The McMinn County resolution points out the U.S. Constitution doesn’t mention marriage and the Supreme Court has held that when the Constitution was adopted, states “possessed full power over the subject of marriage and divorce.”

The current court, only two years ago, ruled specifically that was the case.

“It is the belief of the McMinn County Commission that the United States Supreme Court and many of the lower federal courts have by virtue of their decisions increasingly encroached on the rights of the states.”

It continued, “This body, duly elected to represent the citizens of McMinn County, requests the Tennessee Legislature and governor to take the legal and appropriate action as prescribed in Article V of the United States Constitutino to petition the United States Congrss to return those powers not expressly delegated to the United States by the Consttiution to the states and the people.”

The other resolutions were similar.

In another county, a resolution still is pending.

A commissioner in Blount County, Tennessee, introduced a resolution condemning the marriage decision and asking that Almighty God spare her county when judgment lands on America because of it.
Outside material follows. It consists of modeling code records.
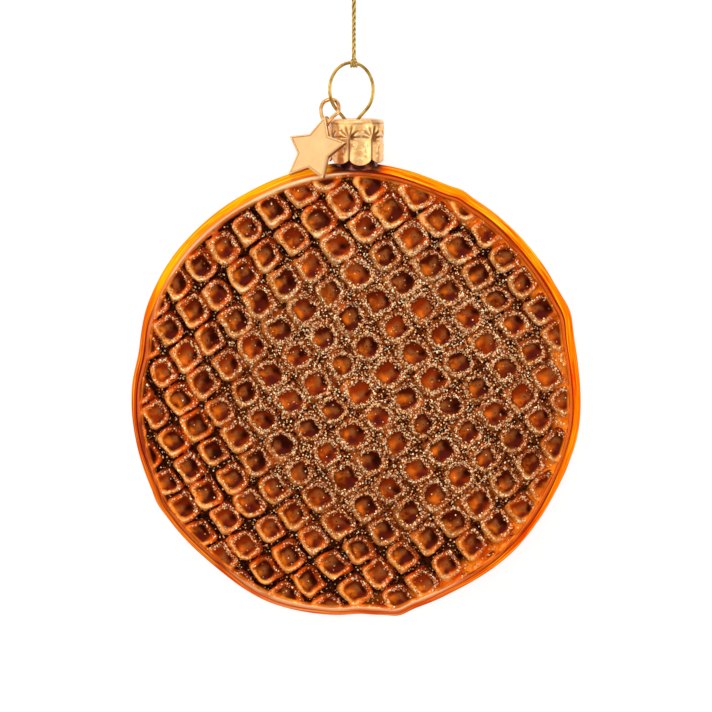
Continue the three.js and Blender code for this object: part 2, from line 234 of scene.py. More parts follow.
def resample(path, step):
    """The path in even steps, and its length."""
    far = path_lengths(path)
    places = np.linspace(0, far[-1], max(2, int(far[-1] / step)))
    return np.stack([np.interp(places, far, path[:, k]) for k in range(3)], 1), far[-1]


def path_frames(path):
    """Two directions across the path at each of its points, without twist."""
    tangent = unit(np.gradient(path, axis=0))
    across = np.cross(tangent[0], ANY_WAY)
    first = []
    for t in tangent:
        across = unit(across - t * across.dot(t))
        first.append(across)
    first = np.array(first)
    return first, np.cross(tangent, first)


def ring_quads(rings, count, closed=False):
    """Quads between rings of count points; closed joins the last ring to the first."""
    k = np.arange(count)
    quads = []
    for r in range(rings if closed else rings - 1):
        low, high = r * count, (r + 1) % rings * count
        quads.append(np.stack([low + k, low + (k + 1) % count, high + (k + 1) % count, high + k], 1))
    return np.vstack(quads)


def capped_rings(rings):
    """Points and quads over rings of an even count of points, with a fan of quads at each end."""
    count = len(rings[0])
    k = np.arange(0, count, 2)
    base, last = len(rings) * count, (len(rings) - 1) * count
    fans = [np.stack([np.full(len(k), base), (k + 2) % count, k + 1, k], 1),
            np.stack([np.full(len(k), base + 1), last + k, last + k + 1, last + (k + 2) % count], 1)]
    points = np.vstack([*rings, rings[0].mean(0), rings[-1].mean(0)])
    return points, np.vstack([ring_quads(len(rings), count), *fans])


def lathe(profile, count):
    """A closed round body about the cap's axis from (radius, height) rows."""
    turn = np.linspace(0, 2 * np.pi, count, endpoint=False)
    return capped_rings([np.stack([r * np.cos(turn), np.full(count, y), -r * np.sin(turn)], 1)
                         for r, y in profile])


def sweep(path, radius, sides=12, closed=False):
    """A round bar along a path, with soft ends, or joined to itself when closed."""
    path = np.asarray(path, float)
    first, second = path_frames(path)
    widths = np.full(len(path), float(radius))
    if closed:
        drift = math.atan2(first[-1].dot(second[0]), first[-1].dot(first[0]))
        undo = np.linspace(0, drift, len(path))[:, None]
        first, second = (first * np.cos(undo) - second * np.sin(undo),
                         first * np.sin(undo) + second * np.cos(undo))
        path, first, second, widths = (rows[:-1] for rows in (path, first, second, widths))
    else:
        back, forward = (unit(way) * radius for way in (path[0] - path[1], path[-1] - path[-2]))
        past, wide = np.array(BAR_ENDS).T
        path = np.vstack([path[0] + np.outer(past, back), path, path[-1] + np.outer(past[::-1], forward)])
        first, second = (np.vstack([rows[:1], rows[:1], rows, rows[-1:], rows[-1:]])
                         for rows in (first, second))
        widths = np.concatenate([radius * wide, widths, radius * wide[::-1]])
    turn = np.linspace(0, 2 * np.pi, sides, endpoint=False)[:, None]
    spokes = first[:, None] * np.cos(turn) + second[:, None] * np.sin(turn)
    rings = path[:, None] + widths[:, None, None] * spokes
    if closed:
        return rings.reshape(-1, 3), ring_quads(len(rings), sides, closed=True)
    return capped_rings(rings)


# ---- The glass body's shape ----
def own(i, j, name):
    """A number from -1 to 1 that belongs to one cell of the pattern."""
    by_i, by_j, by_name, spread = HASH
    x = np.sin(i * by_i + j * by_j + OWN[name] * by_name) * spread
    return 2 * (x - np.floor(x)) - 1


def outline(angle):
    deg = np.degrees(angle)
    r = np.full_like(deg, DISC_RADIUS)
    for n, height, crest in OUTLINE_WAVES:
        r += height * np.cos(np.radians(n * (deg - crest)))
    for where, half, height in OUTLINE_LUMPS:
        off = (deg - where + 540) % 360 - 180
        r += height * np.exp(-(off / half) ** 2)
    return r


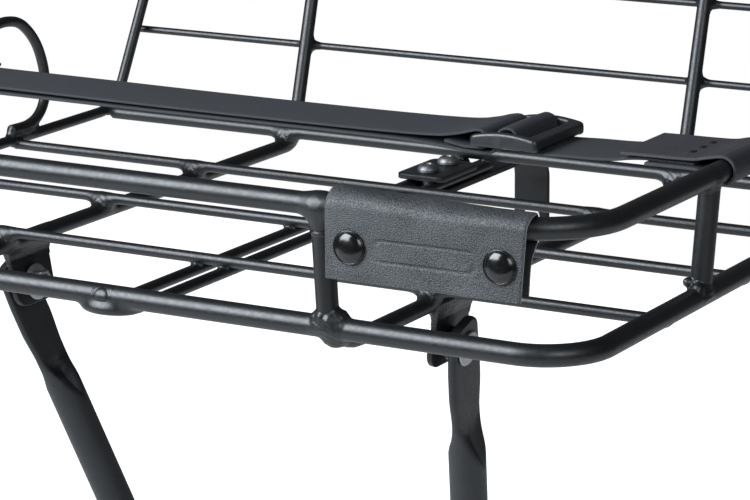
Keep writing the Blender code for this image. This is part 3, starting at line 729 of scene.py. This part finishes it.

A lawyer in the state, Jeff Cobble of the Cobble Law Firm, told WND on Thursday that there are hundreds and possibly thousands, of residents in his state already taking up the discussion of how to nullify the decision.

Cobble explained to WND that he’s discussed the issue with dozens of lawmakers, a multitude of local officials and state residents by the thousand through email chains and other social media.

Blount Commissioner Karen Miller is sponsoring a resolution asking the Almighty to “pass us by in His coming wrath and not destroy our county as he did Sodom and Gomorrah and the neighboring cities.”

Other commissioners have resorted to tricks to keep the item from coming up for discussion, but she’s determined to keep introducing it until the people have an opportunity to act.

The plan from Miller states, “We adopt this resolution before God that he pass us by in His coming wrath and not destroy our county as He did Sodom and Gomorrah.”